Another source of confusion for newbies or people coming from higher level languages is that in C, for an historical accident, bytes are handled as characters (the basic data type to handle single bytes is char, which is the smallest numeric type in C!). Therefore for people with a C background it is natural to think of bytes as characters and vice versa.
Although Lua is a much higher level language than C, its close relationship with C (it was designed to be easily interfaced with C code) makes it inherit part of this C "bytes-as-characters" approach. In fact, for example, Lua strings can hold arbitrary bytes and can be used to process raw binary data.
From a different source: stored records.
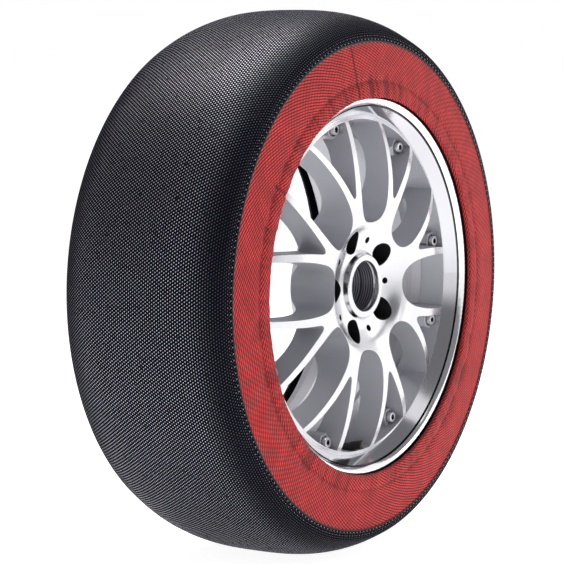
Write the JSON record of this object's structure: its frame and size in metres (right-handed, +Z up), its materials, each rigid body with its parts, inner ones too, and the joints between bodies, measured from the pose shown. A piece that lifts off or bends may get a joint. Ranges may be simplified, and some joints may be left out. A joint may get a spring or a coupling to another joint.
{
  "type": "snow sock fitted on a car wheel",
  "caption": "Textile snow sock with a dotted tread band and a red elastic side panel, pulled over a tyre on a forked-spoke alloy wheel.",
  "frame": {"origin": "centre of the wheel, on the axle axis and midway between the rim flanges", "axes": "+Y along the axle towards the vehicle, outer face towards -Y, +Z up, +X to the right seen from outside"},
  "size_m": [0.6355, 0.2298, 0.6356],
  "materials": {
    "black_fabric": "woven with light dots",
    "red_fabric": "twill",
    "seam_thread": "stitched seam",
    "elastic": "covered elastic cord",
    "tyre_rubber": "matte",
    "liner_rubber": "matte",
    "steel_cord": "brass coated steel cord",
    "polished_alloy": "polished",
    "cast_alloy": "machined faces, painted pockets",
    "bolt_steel": "bright zinc",
    "valve_rubber": "matte",
    "valve_brass": "turned",
    "spring_steel": "drawn wire",
    "cap_plastic": "ribbed"
  },
  "bodies": {
    "wheel": {"tyre_tread": "tyre_rubber", "tyre_casing": "tyre_rubber", "steel_belts": "steel_cord", "inner_liner": "liner_rubber", "bead_wire_outer": "steel_cord", "bead_wire_inner": "steel_cord", "bead_filler_outer": "liner_rubber", "bead_filler_inner": "liner_rubber", "rim_barrel": "polished_alloy", "wheel_centre": "cast_alloy", "rim_bolts": "bolt_steel", "rim_bolt_washers": "bolt_steel", "valve_stem": "valve_rubber", "valve_tube": "valve_brass", "valve_core_body": "valve_brass", "valve_core_spring": "spring_steel"},
    "sock": {"tread_fabric": "black_fabric", "outer_side_panel": "red_fabric", "closing_seam": "red_fabric", "outer_seam": "seam_thread", "outer_elastic": "elastic", "inner_side_panel": "black_fabric", "inner_seam": "seam_thread", "inner_elastic": "elastic"},
    "cap_seal": {"valve_cap_seal": "valve_rubber"},
    "cap": {"valve_cap": "cap_plastic"},
    "core_pin": {"valve_core_pin": "valve_brass"}
  },
  "joints": [
    {"name": "sock_creep", "type": "hinge", "parent": "wheel", "child": "sock", "pos_m": [0, 0, 0], "axis": [0, 1, 0], "continuous": true},
    {"name": "cap_lift", "type": "slide", "parent": "wheel", "child": "cap_seal", "axis": [0.0073, -0.9781, 0.2078], "range_m": [0, 0.00556]},
    {"name": "cap_turn", "type": "hinge", "parent": "cap_seal", "child": "cap", "pos_m": [-0.00672, -0.062, -0.19238], "axis": [0.0073, -0.9781, 0.2078], "range_deg": [0, 2520]},
    {"name": "core_press", "type": "slide", "parent": "wheel", "child": "core_pin", "axis": [-0.0073, 0.9781, -0.2078], "range_m": [0, 0.0012], "stiffness_N_per_m": 400, "springref_m": -0.002, "deforming": ["valve_core_spring"]}
  ],
  "couplings": [
    {"joint": "cap_turn", "follows": "cap_lift", "rad_per_m": 7913.3}
  ]
}
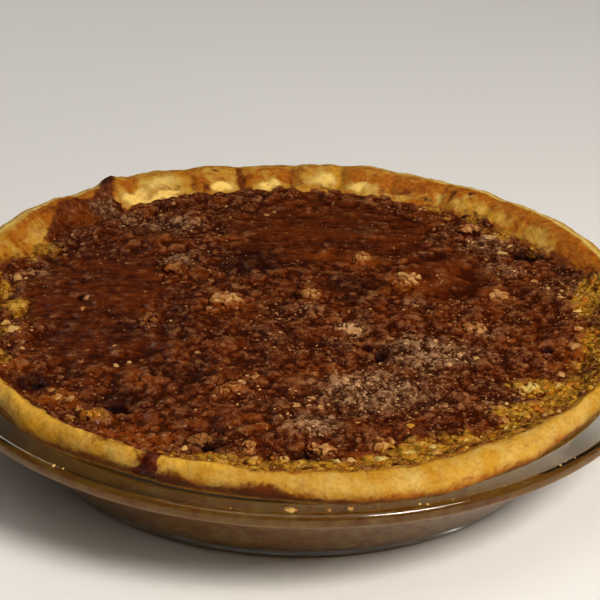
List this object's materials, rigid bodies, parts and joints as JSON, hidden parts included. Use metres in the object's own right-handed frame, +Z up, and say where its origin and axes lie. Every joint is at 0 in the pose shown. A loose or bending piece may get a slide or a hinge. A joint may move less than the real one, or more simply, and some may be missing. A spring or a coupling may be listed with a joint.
{
  "type": "chocolate tart",
  "caption": "Round baked chocolate tart with a crackled nutty filling and a thick rolled golden pastry rim, in its own clear glass dish with a flat flange",
  "frame": {"origin": "middle of the dish's foot, on the surface it stands on", "axes": "+Z up out of the tart; -Y is the side nearest the viewer in the picture; +X to the viewer's right"},
  "size_m": [0.246, 0.246, 0.0487],
  "materials": {
    "glass": "clear, polished",
    "pastry": "baked, matt with a slight sheen",
    "filling": "crackled, half glossy",
    "walnut": "toasted, slightly oily"
  },
  "bodies": {
    "root": {"dish": "glass", "crust": "pastry", "filling": "filling", "walnut_01": "walnut", "walnut_02": "walnut", "walnut_03": "walnut", "walnut_04": "walnut", "walnut_05": "walnut", "walnut_06": "walnut", "walnut_07": "walnut", "walnut_08": "walnut", "walnut_09": "walnut", "walnut_10": "walnut", "walnut_11": "walnut", "walnut_12": "walnut", "walnut_13": "walnut", "walnut_14": "walnut", "walnut_15": "walnut", "walnut_16": "walnut"}
  },
  "joints": []
}
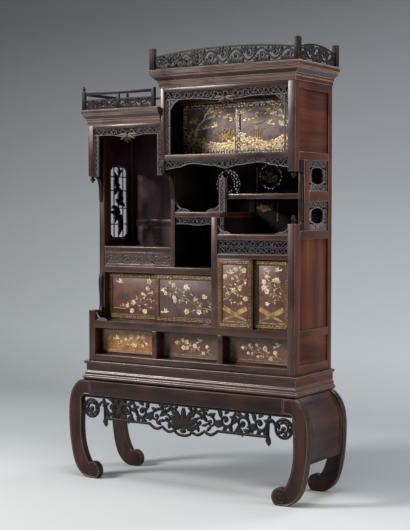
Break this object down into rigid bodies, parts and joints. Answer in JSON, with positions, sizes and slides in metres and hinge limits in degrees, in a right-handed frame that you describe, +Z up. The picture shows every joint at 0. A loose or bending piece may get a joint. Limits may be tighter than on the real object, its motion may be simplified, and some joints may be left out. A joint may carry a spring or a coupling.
{
  "type": "east asian display cabinet",
  "caption": "Stepped display cabinet in dark carved wood on a scroll-legged stand, with open niches, sliding doors, drawers, pierced aprons and railed tops.",
  "frame": {"origin": "on the floor under the middle of the whole cabinet's outline", "axes": "+Z up, -Y the front with the doors and drawers, +X to the right seen from the front"},
  "size_m": [1.394, 0.417, 2.157],
  "materials": {
    "rosewood": "waxed dark rosewood",
    "rosewood_panel": "waxed reddish brown rosewood",
    "carved_rosewood": "carved, nearly black",
    "dark_back": "dark stained boards",
    "door_frame": "waxed, with a pale inlaid border",
    "door_panel": "lacquered, inlaid with bone and gold lacquer",
    "drawer_front": "lacquered, inlaid",
    "drawer_wood": "plain wood"
  },
  "bodies": {
    "case": {"stand_front_legs": "rosewood", "stand_rear_legs": "rosewood", "stand_side_panel": "rosewood_panel", "stand_aprons": "rosewood", "stand_openwork_apron": "carved_rosewood", "stand_top_board": "rosewood", "plinth_moulding": "rosewood", "left_side_frame": "rosewood", "left_side_panels": "rosewood_panel", "left_window_lattice": "carved_rosewood", "right_side_frame": "rosewood", "right_side_panels": "rosewood_panel", "right_side_openwork": "carved_rosewood", "back_frame": "rosewood", "back_panels": "dark_back", "back_round_lattices": "carved_rosewood", "bottom_board": "rosewood", "drawer_dividers": "rosewood", "sill_board": "rosewood", "row_two_head": "rosewood", "left_shelf": "rosewood", "left_partition": "rosewood", "middle_partition": "rosewood", "niche_floors": "rosewood", "right_niche_shelf": "rosewood", "upper_box_floor": "rosewood", "door_head_rails": "rosewood", "top_boards": "rosewood", "wing_boards": "rosewood", "left_box_fret": "carved_rosewood", "upper_box_fret": "carved_rosewood", "scalloped_apron": "carved_rosewood", "niche_frets": "carved_rosewood", "door_frieze": "carved_rosewood", "turned_posts": "rosewood", "left_cornice": "rosewood", "right_cornice": "rosewood", "left_gallery": "rosewood", "right_gallery_posts": "rosewood", "gallery_openwork": "carved_rosewood"},
    "upper_left_door": {"upper_left_door_frame": "door_frame", "upper_left_door_panel": "door_panel"},
    "upper_right_door": {"upper_right_door_frame": "door_frame", "upper_right_door_panel": "door_panel"},
    "row_two_left_door": {"row_two_left_door_frame": "door_frame", "row_two_left_door_panel": "door_panel"},
    "row_two_right_door": {"row_two_right_door_frame": "door_frame", "row_two_right_door_panel": "door_panel"},
    "tall_left_door": {"tall_left_door_frame": "door_frame", "tall_left_door_panel": "door_panel"},
    "tall_right_door": {"tall_right_door_frame": "door_frame", "tall_right_door_panel": "door_panel"},
    "left_drawer": {"left_drawer_front": "drawer_front", "left_drawer_box": "drawer_wood"},
    "middle_drawer": {"middle_drawer_front": "drawer_front", "middle_drawer_box": "drawer_wood"},
    "right_drawer": {"right_drawer_front": "drawer_front", "right_drawer_box": "drawer_wood"},
    "small_drawer": {"small_drawer_front": "drawer_front", "small_drawer_box": "drawer_wood"}
  },
  "joints": [
    {"name": "upper_left_door_slide", "type": "slide", "parent": "case", "child": "upper_left_door", "axis": [1, 0, 0], "range_m": [0, 0.31]},
    {"name": "upper_right_door_slide", "type": "slide", "parent": "case", "child": "upper_right_door", "axis": [-1, 0, 0], "range_m": [0, 0.31]},
    {"name": "row_two_left_door_slide", "type": "slide", "parent": "case", "child": "row_two_left_door", "axis": [1, 0, 0], "range_m": [0, 0.29]},
    {"name": "row_two_right_door_slide", "type": "slide", "parent": "case", "child": "row_two_right_door", "axis": [-1, 0, 0], "range_m": [0, 0.29]},
    {"name": "tall_left_door_slide", "type": "slide", "parent": "case", "child": "tall_left_door", "axis": [1, 0, 0], "range_m": [0, 0.18]},
    {"name": "tall_right_door_slide", "type": "slide", "parent": "case", "child": "tall_right_door", "axis": [-1, 0, 0], "range_m": [0, 0.18]},
    {"name": "left_drawer_slide", "type": "slide", "parent": "case", "child": "left_drawer", "axis": [0, -1, 0], "range_m": [0, 0.2]},
    {"name": "middle_drawer_slide", "type": "slide", "parent": "case", "child": "middle_drawer", "axis": [0, -1, 0], "range_m": [0, 0.2]},
    {"name": "right_drawer_slide", "type": "slide", "parent": "case", "child": "right_drawer", "axis": [0, -1, 0], "range_m": [0, 0.2]},
    {"name": "small_drawer_slide", "type": "slide", "parent": "case", "child": "small_drawer", "axis": [0, -1, 0], "range_m": [0, 0.17]}
  ]
}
Like Lorenso said above, read starts at the current file position and reads from that position some portion of the file. How much of the file it reads depends on read instruction. For reference, in Lua 5.3:
"*all" : reads to the end of the file
"*line" : reads from the current position to the end of the line.
The end of the line is marked by a special character usually denoted
LfCr (Line feed, carriage return )
"*number" : reads a number, that is, it will read up to the end of what
it recognizes in the text as a number, stopping at, for example, a
comma ",".
num : reads a string with up to num characters
Here's an example that reads a file with a list of numbers into an array (a table), then returns the array. (Just change the "*number" to "*line" and it would read a file line by line):
function read_array(file)
local arr = {}
local handle = assert( io.open(file,"r") )
local value = handle:read("*number")
while value do
table.insert( arr, value )
value = handle:read("*number")
end
handle:close()
return arr
end